● **YOUR GOAL**
Only the lines from the one containing "build_front_panel(mats)" through the one containing "from enum import Enum" are wanted. Give them again exactly, both ends included.
RECORDS SHOWN start
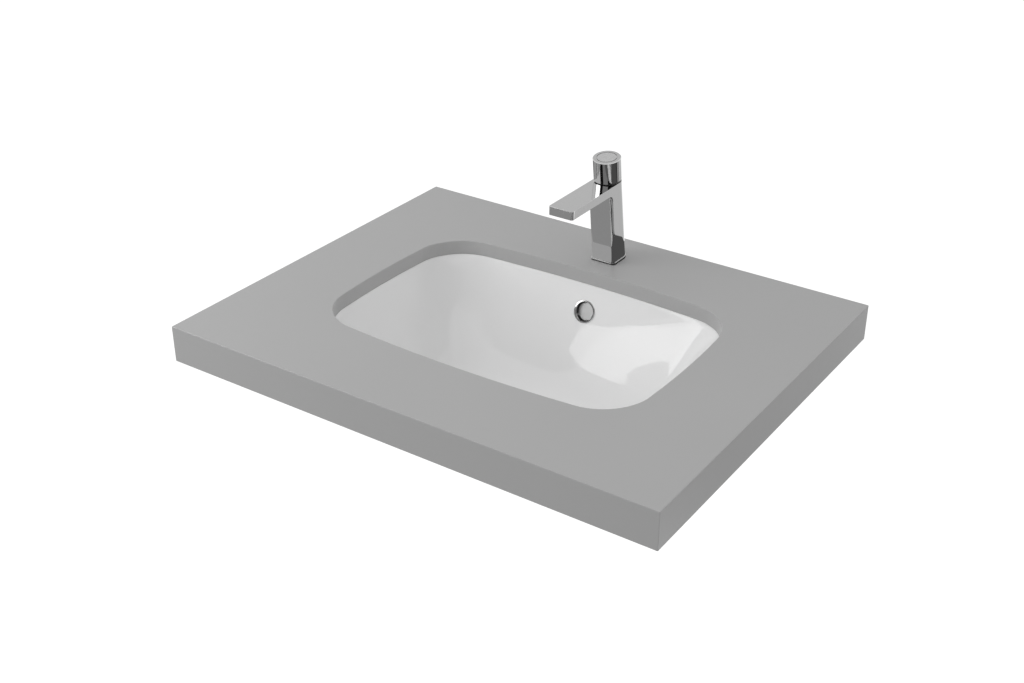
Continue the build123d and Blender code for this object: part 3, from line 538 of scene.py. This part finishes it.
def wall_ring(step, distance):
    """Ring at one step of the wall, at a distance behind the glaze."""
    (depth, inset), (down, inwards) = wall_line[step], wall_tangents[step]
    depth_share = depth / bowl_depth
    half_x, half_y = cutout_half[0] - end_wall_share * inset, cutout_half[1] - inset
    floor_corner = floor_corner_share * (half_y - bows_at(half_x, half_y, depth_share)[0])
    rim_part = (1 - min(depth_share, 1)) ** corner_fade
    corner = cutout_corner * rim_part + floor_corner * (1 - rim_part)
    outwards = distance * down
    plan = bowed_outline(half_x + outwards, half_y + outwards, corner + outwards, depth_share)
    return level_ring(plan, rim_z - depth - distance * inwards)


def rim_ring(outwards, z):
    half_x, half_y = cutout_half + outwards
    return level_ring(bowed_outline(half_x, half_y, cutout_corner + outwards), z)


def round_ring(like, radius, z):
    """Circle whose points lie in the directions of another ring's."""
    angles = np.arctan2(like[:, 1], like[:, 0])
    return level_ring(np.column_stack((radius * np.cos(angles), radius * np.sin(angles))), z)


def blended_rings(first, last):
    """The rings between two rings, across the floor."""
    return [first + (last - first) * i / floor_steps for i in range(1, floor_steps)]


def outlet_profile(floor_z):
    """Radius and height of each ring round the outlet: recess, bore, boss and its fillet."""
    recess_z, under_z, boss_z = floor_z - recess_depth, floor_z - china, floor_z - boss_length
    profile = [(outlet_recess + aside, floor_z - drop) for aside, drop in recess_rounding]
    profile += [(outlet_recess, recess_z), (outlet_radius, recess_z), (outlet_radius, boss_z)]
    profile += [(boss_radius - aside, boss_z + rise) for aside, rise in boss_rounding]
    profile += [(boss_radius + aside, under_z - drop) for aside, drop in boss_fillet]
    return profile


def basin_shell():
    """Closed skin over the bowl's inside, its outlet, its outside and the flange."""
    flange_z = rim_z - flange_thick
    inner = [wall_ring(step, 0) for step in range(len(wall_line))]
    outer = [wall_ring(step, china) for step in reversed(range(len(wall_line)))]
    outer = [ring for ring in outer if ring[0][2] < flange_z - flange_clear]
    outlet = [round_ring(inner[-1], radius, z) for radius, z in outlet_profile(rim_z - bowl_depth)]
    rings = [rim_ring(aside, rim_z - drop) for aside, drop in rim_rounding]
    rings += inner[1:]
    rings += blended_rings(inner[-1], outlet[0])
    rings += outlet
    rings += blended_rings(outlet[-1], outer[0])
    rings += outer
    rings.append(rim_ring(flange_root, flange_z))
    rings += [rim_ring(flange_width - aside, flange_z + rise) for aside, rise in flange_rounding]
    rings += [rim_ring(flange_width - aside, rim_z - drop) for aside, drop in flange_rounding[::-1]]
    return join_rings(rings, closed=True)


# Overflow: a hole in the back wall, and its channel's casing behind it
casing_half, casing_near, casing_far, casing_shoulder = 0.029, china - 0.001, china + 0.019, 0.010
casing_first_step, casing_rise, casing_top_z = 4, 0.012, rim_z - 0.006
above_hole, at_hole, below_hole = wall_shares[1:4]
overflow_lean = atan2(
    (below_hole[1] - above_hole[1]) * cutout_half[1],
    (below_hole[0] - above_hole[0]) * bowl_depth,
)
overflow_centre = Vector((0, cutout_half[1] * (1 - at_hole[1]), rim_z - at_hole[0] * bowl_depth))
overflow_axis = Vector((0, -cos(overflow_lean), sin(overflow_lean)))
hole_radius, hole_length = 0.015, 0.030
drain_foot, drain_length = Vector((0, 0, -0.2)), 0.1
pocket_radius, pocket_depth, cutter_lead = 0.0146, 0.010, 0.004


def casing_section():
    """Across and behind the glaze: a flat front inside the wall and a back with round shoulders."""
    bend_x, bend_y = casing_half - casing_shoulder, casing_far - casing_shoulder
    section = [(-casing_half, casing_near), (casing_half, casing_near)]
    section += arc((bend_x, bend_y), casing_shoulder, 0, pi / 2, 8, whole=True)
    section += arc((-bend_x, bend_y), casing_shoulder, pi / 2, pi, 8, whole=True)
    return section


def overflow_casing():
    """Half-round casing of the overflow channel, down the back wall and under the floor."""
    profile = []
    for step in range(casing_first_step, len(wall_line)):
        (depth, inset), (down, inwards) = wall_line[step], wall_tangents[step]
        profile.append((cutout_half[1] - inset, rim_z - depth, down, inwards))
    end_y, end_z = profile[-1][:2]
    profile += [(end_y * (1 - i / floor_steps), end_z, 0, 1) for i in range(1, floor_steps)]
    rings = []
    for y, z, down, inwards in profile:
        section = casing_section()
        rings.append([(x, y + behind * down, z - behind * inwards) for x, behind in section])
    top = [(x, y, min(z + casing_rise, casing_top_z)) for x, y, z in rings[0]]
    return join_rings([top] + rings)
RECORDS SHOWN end
RECORDS SHOWN start
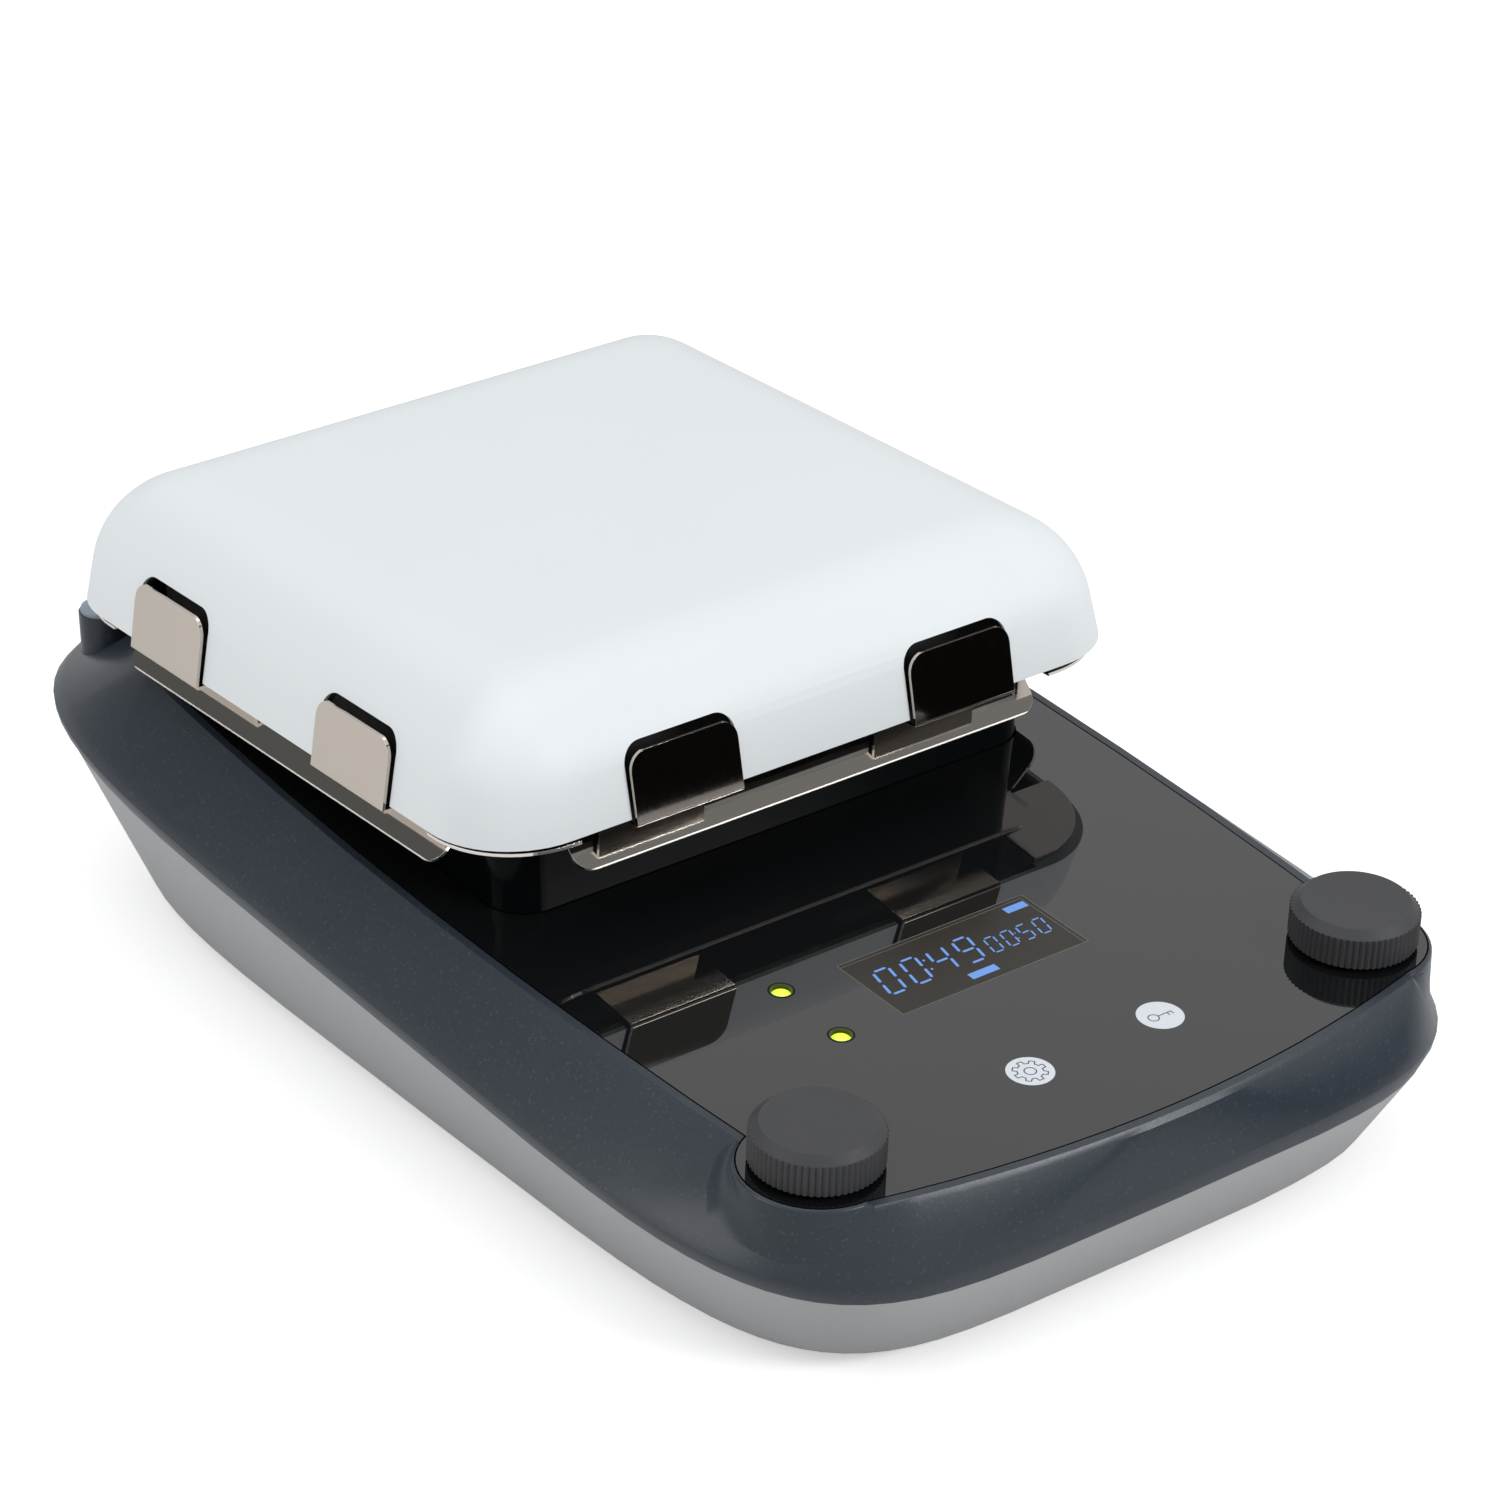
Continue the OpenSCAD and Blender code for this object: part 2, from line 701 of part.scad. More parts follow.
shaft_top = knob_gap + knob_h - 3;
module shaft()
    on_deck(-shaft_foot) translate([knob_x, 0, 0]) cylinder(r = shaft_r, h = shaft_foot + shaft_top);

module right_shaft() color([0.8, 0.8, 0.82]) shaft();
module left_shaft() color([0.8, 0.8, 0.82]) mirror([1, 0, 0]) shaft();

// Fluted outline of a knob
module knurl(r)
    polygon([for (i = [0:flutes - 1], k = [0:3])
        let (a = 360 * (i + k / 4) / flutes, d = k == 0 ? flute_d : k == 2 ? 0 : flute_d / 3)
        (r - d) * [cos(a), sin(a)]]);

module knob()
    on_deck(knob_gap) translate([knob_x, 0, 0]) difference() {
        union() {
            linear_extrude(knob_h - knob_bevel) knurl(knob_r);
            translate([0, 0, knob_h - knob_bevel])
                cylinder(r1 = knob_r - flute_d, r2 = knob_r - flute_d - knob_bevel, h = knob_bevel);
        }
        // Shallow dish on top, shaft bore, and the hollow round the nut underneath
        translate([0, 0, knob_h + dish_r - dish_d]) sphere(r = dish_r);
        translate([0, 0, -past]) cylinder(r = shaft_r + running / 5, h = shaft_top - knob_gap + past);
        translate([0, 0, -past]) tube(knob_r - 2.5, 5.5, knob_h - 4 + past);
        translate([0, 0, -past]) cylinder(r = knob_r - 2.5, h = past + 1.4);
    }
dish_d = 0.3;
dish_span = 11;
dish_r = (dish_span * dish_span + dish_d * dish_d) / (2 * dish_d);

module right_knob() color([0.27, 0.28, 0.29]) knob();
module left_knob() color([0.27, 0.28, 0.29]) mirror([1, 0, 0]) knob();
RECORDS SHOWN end
RECORDS SHOWN start
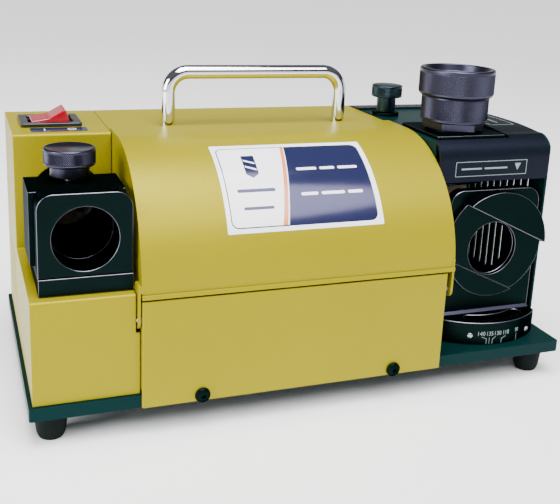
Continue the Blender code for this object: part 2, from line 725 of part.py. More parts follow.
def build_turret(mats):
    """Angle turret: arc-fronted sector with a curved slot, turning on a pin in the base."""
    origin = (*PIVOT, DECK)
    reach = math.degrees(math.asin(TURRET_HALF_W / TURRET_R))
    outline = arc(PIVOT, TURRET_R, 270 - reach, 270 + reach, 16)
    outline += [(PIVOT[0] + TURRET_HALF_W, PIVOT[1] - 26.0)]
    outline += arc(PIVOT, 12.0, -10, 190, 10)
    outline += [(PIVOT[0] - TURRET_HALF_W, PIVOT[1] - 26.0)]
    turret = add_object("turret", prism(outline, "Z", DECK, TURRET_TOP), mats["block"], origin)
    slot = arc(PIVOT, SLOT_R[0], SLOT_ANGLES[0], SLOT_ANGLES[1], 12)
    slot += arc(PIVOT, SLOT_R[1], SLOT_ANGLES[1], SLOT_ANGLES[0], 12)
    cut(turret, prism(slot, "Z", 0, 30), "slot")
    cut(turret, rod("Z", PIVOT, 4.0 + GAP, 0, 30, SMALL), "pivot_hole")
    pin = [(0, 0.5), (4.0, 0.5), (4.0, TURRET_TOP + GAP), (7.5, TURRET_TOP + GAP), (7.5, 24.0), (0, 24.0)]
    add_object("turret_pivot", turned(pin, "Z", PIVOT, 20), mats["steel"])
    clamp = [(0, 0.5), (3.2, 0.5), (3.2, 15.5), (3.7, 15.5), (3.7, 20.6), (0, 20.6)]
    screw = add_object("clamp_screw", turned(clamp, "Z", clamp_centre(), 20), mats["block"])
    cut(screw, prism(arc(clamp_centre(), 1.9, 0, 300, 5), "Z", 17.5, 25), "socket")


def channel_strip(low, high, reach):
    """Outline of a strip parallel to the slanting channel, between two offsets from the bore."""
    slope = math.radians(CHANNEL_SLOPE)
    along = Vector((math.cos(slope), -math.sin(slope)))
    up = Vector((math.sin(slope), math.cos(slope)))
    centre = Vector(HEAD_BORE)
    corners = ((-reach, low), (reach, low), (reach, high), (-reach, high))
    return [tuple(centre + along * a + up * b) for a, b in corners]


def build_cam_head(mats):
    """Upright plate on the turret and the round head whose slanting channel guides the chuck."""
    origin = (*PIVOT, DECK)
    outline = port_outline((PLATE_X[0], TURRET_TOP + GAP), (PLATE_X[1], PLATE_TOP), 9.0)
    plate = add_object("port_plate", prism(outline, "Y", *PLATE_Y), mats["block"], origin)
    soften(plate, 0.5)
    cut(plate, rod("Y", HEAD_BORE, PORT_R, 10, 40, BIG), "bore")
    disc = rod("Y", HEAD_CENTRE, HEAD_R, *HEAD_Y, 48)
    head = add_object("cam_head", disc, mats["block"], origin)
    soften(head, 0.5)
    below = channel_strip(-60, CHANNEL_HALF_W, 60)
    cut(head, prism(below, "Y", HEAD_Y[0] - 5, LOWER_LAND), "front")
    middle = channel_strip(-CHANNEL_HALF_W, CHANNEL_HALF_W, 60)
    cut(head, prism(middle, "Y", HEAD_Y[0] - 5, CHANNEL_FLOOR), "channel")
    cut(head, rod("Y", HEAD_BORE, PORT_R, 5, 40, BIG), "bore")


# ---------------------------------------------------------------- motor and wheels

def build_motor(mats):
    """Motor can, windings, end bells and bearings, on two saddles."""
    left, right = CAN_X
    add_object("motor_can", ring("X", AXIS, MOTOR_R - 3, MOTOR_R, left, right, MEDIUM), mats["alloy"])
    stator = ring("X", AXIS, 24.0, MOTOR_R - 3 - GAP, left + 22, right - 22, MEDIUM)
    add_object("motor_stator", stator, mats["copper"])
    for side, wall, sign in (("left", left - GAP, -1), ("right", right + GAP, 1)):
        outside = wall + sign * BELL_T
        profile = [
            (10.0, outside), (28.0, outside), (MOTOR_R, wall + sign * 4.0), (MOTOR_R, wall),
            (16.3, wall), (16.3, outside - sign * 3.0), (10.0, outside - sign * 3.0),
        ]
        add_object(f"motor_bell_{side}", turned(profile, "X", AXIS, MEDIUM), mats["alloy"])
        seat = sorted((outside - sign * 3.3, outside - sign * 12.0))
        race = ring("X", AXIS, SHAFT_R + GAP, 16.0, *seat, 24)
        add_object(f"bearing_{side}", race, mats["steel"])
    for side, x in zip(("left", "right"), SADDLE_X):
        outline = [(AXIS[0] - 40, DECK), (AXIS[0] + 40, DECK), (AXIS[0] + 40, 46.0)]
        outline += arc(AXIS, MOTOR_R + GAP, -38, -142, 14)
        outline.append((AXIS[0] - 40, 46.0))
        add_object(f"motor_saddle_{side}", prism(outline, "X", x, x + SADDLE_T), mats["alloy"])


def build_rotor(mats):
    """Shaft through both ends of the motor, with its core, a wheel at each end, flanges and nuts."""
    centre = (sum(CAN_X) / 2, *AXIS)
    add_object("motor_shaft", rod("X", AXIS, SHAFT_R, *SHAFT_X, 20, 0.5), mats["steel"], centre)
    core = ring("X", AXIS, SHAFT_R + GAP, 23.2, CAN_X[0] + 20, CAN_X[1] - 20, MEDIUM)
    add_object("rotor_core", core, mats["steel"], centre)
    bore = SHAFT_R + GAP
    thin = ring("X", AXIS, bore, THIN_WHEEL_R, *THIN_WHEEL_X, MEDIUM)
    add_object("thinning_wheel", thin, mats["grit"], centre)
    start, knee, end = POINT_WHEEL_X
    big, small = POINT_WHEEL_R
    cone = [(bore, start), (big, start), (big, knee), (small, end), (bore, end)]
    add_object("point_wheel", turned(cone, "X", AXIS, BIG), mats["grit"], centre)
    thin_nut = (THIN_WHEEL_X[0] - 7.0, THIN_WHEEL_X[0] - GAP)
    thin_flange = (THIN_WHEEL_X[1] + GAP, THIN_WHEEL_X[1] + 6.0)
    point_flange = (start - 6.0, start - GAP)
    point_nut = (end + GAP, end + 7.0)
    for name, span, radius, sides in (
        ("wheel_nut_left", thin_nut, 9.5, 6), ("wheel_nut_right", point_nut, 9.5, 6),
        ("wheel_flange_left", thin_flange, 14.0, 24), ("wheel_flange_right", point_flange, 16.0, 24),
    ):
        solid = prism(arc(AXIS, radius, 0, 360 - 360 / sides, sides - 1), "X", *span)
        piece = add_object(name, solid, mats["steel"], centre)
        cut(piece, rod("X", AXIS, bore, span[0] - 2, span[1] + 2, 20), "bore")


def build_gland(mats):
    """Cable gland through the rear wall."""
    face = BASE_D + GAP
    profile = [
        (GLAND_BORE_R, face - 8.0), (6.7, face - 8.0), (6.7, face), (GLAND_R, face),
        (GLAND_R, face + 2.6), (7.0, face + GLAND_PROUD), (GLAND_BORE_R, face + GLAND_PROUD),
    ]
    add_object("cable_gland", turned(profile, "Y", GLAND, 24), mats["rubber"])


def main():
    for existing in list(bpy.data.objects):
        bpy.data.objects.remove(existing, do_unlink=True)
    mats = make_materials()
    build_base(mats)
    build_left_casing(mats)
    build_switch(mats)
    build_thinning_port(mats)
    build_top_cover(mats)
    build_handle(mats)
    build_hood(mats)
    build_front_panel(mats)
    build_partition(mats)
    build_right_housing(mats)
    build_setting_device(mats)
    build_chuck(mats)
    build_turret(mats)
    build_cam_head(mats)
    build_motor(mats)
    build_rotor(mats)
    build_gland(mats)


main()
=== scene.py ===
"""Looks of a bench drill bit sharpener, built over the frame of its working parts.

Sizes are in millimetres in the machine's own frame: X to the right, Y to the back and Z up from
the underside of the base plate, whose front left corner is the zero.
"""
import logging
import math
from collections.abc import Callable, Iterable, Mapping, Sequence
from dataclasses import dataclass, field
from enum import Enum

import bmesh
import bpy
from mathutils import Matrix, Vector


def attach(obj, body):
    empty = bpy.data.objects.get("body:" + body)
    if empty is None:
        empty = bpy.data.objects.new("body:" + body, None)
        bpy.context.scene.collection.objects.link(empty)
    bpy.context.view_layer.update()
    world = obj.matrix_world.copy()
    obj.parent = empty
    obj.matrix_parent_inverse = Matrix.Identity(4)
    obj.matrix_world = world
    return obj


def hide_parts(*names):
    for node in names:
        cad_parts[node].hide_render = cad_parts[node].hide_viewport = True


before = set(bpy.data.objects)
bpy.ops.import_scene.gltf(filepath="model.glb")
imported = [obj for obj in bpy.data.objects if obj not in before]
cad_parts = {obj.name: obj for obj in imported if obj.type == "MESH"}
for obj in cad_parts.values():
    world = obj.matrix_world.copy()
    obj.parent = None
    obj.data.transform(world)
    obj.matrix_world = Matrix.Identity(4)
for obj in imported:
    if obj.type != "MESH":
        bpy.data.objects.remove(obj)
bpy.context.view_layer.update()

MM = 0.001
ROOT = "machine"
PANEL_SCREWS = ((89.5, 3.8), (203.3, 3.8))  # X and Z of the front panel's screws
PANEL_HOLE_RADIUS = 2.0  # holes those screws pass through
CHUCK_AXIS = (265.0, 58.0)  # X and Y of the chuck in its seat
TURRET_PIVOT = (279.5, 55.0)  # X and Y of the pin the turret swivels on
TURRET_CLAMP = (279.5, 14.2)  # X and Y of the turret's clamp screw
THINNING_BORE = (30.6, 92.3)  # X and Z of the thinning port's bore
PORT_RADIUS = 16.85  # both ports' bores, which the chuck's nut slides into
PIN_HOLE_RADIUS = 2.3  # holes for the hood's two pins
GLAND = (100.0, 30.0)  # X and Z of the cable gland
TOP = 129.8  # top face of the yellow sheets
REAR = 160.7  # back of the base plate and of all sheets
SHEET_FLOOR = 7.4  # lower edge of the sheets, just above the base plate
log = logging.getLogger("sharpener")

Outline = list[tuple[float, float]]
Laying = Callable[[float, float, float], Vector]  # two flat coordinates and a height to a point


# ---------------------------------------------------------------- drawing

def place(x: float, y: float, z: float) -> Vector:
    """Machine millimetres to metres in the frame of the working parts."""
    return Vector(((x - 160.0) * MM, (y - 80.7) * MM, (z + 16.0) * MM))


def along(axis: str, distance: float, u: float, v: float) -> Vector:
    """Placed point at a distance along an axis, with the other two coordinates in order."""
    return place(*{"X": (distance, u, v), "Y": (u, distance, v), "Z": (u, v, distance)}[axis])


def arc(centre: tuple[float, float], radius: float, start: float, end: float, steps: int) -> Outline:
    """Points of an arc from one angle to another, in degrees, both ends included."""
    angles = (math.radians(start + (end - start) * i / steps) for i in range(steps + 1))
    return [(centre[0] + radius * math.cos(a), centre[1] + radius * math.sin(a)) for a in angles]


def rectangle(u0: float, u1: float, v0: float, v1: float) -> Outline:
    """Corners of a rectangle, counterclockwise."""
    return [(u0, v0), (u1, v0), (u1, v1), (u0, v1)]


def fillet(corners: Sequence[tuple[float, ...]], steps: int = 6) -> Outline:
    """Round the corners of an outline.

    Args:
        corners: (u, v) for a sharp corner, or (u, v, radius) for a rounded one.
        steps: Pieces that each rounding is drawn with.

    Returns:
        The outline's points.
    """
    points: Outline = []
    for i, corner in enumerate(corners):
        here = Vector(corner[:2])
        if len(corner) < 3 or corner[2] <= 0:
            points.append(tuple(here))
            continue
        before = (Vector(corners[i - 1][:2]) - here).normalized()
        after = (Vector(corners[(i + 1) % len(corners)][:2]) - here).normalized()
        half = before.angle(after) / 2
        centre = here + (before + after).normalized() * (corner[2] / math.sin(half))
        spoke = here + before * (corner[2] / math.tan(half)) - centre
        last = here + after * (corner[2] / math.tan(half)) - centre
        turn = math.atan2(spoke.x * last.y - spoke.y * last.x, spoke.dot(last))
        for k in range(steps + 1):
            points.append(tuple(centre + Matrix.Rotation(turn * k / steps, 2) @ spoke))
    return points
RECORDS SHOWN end
● **TASK SOLUTION**
    build_front_panel(mats)
    build_partition(mats)
    build_right_housing(mats)
    build_setting_device(mats)
    build_chuck(mats)
    build_turret(mats)
    build_cam_head(mats)
    build_motor(mats)
    build_rotor(mats)
    build_gland(mats)


main()
=== scene.py ===
"""Looks of a bench drill bit sharpener, built over the frame of its working parts.

Sizes are in millimetres in the machine's own frame: X to the right, Y to the back and Z up from
the underside of the base plate, whose front left corner is the zero.
"""
import logging
import math
from collections.abc import Callable, Iterable, Mapping, Sequence
from dataclasses import dataclass, field
from enum import Enum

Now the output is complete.